**Problem statement:** Write out the listing in full, matching it word for word.

......

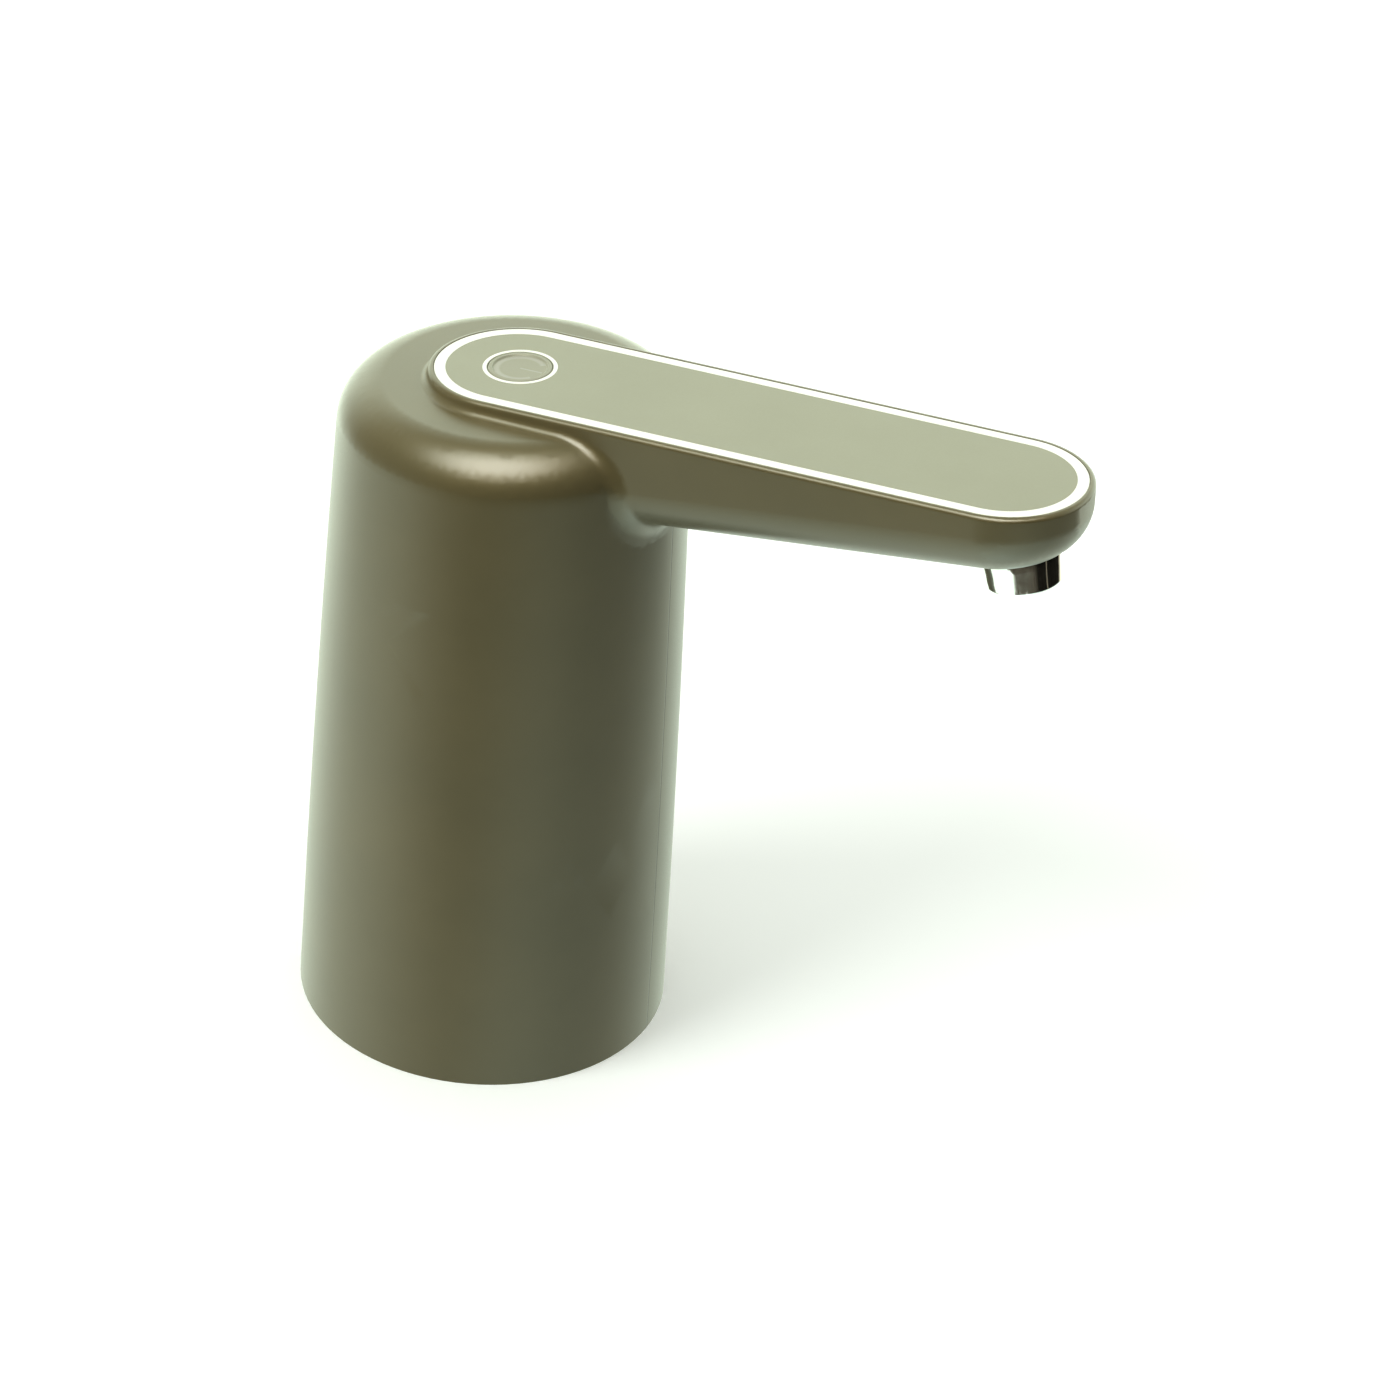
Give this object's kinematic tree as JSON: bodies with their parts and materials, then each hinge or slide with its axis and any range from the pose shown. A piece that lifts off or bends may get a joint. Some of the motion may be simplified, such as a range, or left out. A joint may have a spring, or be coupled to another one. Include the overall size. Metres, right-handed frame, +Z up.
{
  "type": "water carrier tap",
  "caption": "Battery pump tap for a water carrier: tapered round body with a neck socket below, long flat spout arm with a push button, tilted bright nozzle, gear pump and battery inside.",
  "frame": {"origin": "centre of the base rim, on the surface that the tap stands on", "axes": "+Z up along the round body, +X along the spout arm to the nozzle, +Y to the left of the arm"},
  "size_m": [0.1474, 0.073, 0.1451],
  "materials": {
    "housing": "soft-touch satin, olive brown",
    "port_rubber": "matt, olive brown",
    "panel": "satin, pale grey green, with a white border line",
    "tape": "black foam tape",
    "button": "satin, pale grey green, white ring",
    "switch_black": "matt black",
    "board": "green solder mask",
    "component": "matt black",
    "connector": "natural white",
    "led": "clear",
    "screw_steel": "zinc plated",
    "chrome": "polished",
    "nozzle_plastic": "pale grey",
    "silicone": "milky",
    "spring_steel": "bright",
    "pump_plastic": "natural white",
    "seal": "black",
    "seal_grey": "grey silicone",
    "gear": "natural white",
    "can_steel": "zinc plated",
    "end_cap": "black",
    "bronze": "sintered",
    "magnet": "matt dark grey",
    "core_steel": "laminated",
    "copper": "copper",
    "brush": "carbon",
    "brass": "plain",
    "frame_plastic": "dark grey",
    "cell": "blue film",
    "nickel": "plain",
    "socket_steel": "bright",
    "base": "fine texture, olive brown",
    "wire": "red and black sleeves"
  },
  "bodies": {
    "housing": {"base_plate": "base", "base_screws": "screw_steel", "battery_cell": "cell", "battery_tabs": "nickel", "battery_wires": "wire", "board_screws": "screw_steel", "charge_board": "board", "charge_socket": "socket_steel", "charge_wires": "wire", "control_board": "board", "control_chip": "component", "frame_screws": "screw_steel", "hose_clips": "spring_steel", "housing_shell": "housing", "idler_pin": "spring_steel", "inlet_hose": "silicone", "inlet_spigot": "pump_plastic", "inner_frame": "frame_plastic", "jet_plate": "nozzle_plastic", "motor_brushes": "brush", "motor_bushes": "bronze", "motor_can": "can_steel", "motor_end_cap": "end_cap", "motor_magnets": "magnet", "motor_terminals": "brass", "motor_wires": "wire", "neck_seal": "seal_grey", "nozzle_collar": "chrome", "nozzle_seal": "seal", "outlet_hose": "silicone", "panel_tape": "tape", "power_inductor": "component", "pump_body": "pump_plastic", "pump_cover": "pump_plastic", "pump_gasket": "seal", "pump_screws": "screw_steel", "shaft_seal": "seal", "socket_tongue": "switch_black", "spigot_seal": "seal", "spout_elbow": "nozzle_plastic", "status_led": "led", "tact_switch": "switch_black", "top_panel": "panel", "wire_connectors": "connector"},
    "button": {"power_button": "button", "switch_plunger": "switch_black"},
    "rotor": {"motor_shaft": "spring_steel", "armature_core": "core_steel", "armature_windings": "copper", "commutator": "copper", "drive_gear": "gear"},
    "idler": {"driven_gear": "gear"},
    "flap": {"port_cover": "port_rubber"}
  },
  "joints": [
    {"name": "button_press", "type": "slide", "parent": "housing", "child": "button", "axis": [0.0637, 0, -0.998], "range_m": [0, 0.0005], "stiffness_N_per_m": 3000, "springref_m": -0.0002},
    {"name": "rotor_spin", "type": "hinge", "parent": "housing", "child": "rotor", "pos_m": [0.016, 0, 0.068], "axis": [0, 0, 1], "continuous": true},
    {"name": "idler_spin", "type": "hinge", "parent": "housing", "child": "idler", "pos_m": [0.006, 0, 0.0465], "axis": [0, 0, 1], "continuous": true},
    {"name": "port_cover_hinge", "type": "hinge", "parent": "housing", "child": "flap", "pos_m": [-0.0329, 0, 0.1027], "axis": [0, -1, 0], "range_deg": [0, 100]}
  ],
  "couplings": [
    {"joint": "idler_spin", "follows": "rotor_spin", "ratio": -1}
  ]
}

......

**Output:**
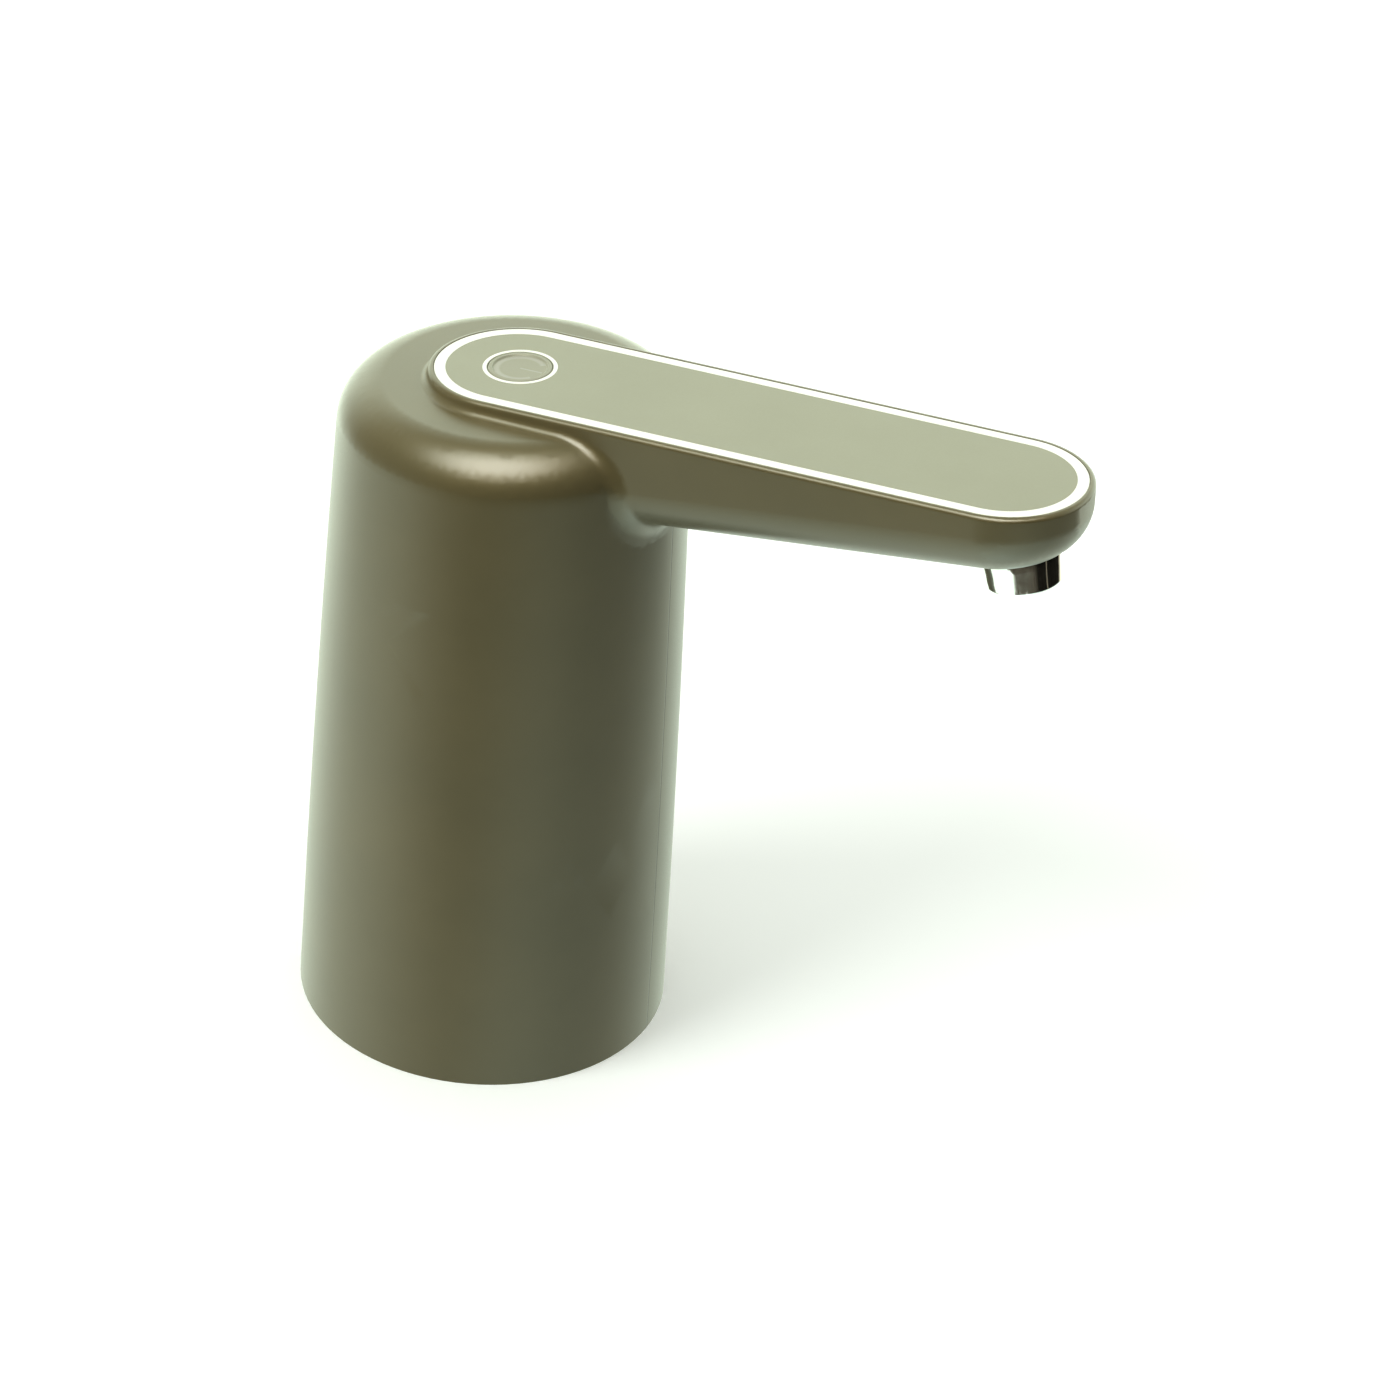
Give this object's kinematic tree as JSON: bodies with their parts and materials, then each hinge or slide with its axis and any range from the pose shown. A piece that lifts off or bends may get a joint. Some of the motion may be simplified, such as a range, or left out. A joint may have a spring, or be coupled to another one. Include the overall size. Metres, right-handed frame, +Z up.
{
  "type": "water carrier tap",
  "caption": "Battery pump tap for a water carrier: tapered round body with a neck socket below, long flat spout arm with a push button, tilted bright nozzle, gear pump and battery inside.",
  "frame": {"origin": "centre of the base rim, on the surface that the tap stands on", "axes": "+Z up along the round body, +X along the spout arm to the nozzle, +Y to the left of the arm"},
  "size_m": [0.1474, 0.073, 0.1451],
  "materials": {
    "housing": "soft-touch satin, olive brown",
    "port_rubber": "matt, olive brown",
    "panel": "satin, pale grey green, with a white border line",
    "tape": "black foam tape",
    "button": "satin, pale grey green, white ring",
    "switch_black": "matt black",
    "board": "green solder mask",
    "component": "matt black",
    "connector": "natural white",
    "led": "clear",
    "screw_steel": "zinc plated",
    "chrome": "polished",
    "nozzle_plastic": "pale grey",
    "silicone": "milky",
    "spring_steel": "bright",
    "pump_plastic": "natural white",
    "seal": "black",
    "seal_grey": "grey silicone",
    "gear": "natural white",
    "can_steel": "zinc plated",
    "end_cap": "black",
    "bronze": "sintered",
    "magnet": "matt dark grey",
    "core_steel": "laminated",
    "copper": "copper",
    "brush": "carbon",
    "brass": "plain",
    "frame_plastic": "dark grey",
    "cell": "blue film",
    "nickel": "plain",
    "socket_steel": "bright",
    "base": "fine texture, olive brown",
    "wire": "red and black sleeves"
  },
  "bodies": {
    "housing": {"base_plate": "base", "base_screws": "screw_steel", "battery_cell": "cell", "battery_tabs": "nickel", "battery_wires": "wire", "board_screws": "screw_steel", "charge_board": "board", "charge_socket": "socket_steel", "charge_wires": "wire", "control_board": "board", "control_chip": "component", "frame_screws": "screw_steel", "hose_clips": "spring_steel", "housing_shell": "housing", "idler_pin": "spring_steel", "inlet_hose": "silicone", "inlet_spigot": "pump_plastic", "inner_frame": "frame_plastic", "jet_plate": "nozzle_plastic", "motor_brushes": "brush", "motor_bushes": "bronze", "motor_can": "can_steel", "motor_end_cap": "end_cap", "motor_magnets": "magnet", "motor_terminals": "brass", "motor_wires": "wire", "neck_seal": "seal_grey", "nozzle_collar": "chrome", "nozzle_seal": "seal", "outlet_hose": "silicone", "panel_tape": "tape", "power_inductor": "component", "pump_body": "pump_plastic", "pump_cover": "pump_plastic", "pump_gasket": "seal", "pump_screws": "screw_steel", "shaft_seal": "seal", "socket_tongue": "switch_black", "spigot_seal": "seal", "spout_elbow": "nozzle_plastic", "status_led": "led", "tact_switch": "switch_black", "top_panel": "panel", "wire_connectors": "connector"},
    "button": {"power_button": "button", "switch_plunger": "switch_black"},
    "rotor": {"motor_shaft": "spring_steel", "armature_core": "core_steel", "armature_windings": "copper", "commutator": "copper", "drive_gear": "gear"},
    "idler": {"driven_gear": "gear"},
    "flap": {"port_cover": "port_rubber"}
  },
  "joints": [
    {"name": "button_press", "type": "slide", "parent": "housing", "child": "button", "axis": [0.0637, 0, -0.998], "range_m": [0, 0.0005], "stiffness_N_per_m": 3000, "springref_m": -0.0002},
    {"name": "rotor_spin", "type": "hinge", "parent": "housing", "child": "rotor", "pos_m": [0.016, 0, 0.068], "axis": [0, 0, 1], "continuous": true},
    {"name": "idler_spin", "type": "hinge", "parent": "housing", "child": "idler", "pos_m": [0.006, 0, 0.0465], "axis": [0, 0, 1], "continuous": true},
    {"name": "port_cover_hinge", "type": "hinge", "parent": "housing", "child": "flap", "pos_m": [-0.0329, 0, 0.1027], "axis": [0, -1, 0], "range_deg": [0, 100]}
  ],
  "couplings": [
    {"joint": "idler_spin", "follows": "rotor_spin", "ratio": -1}
  ]
}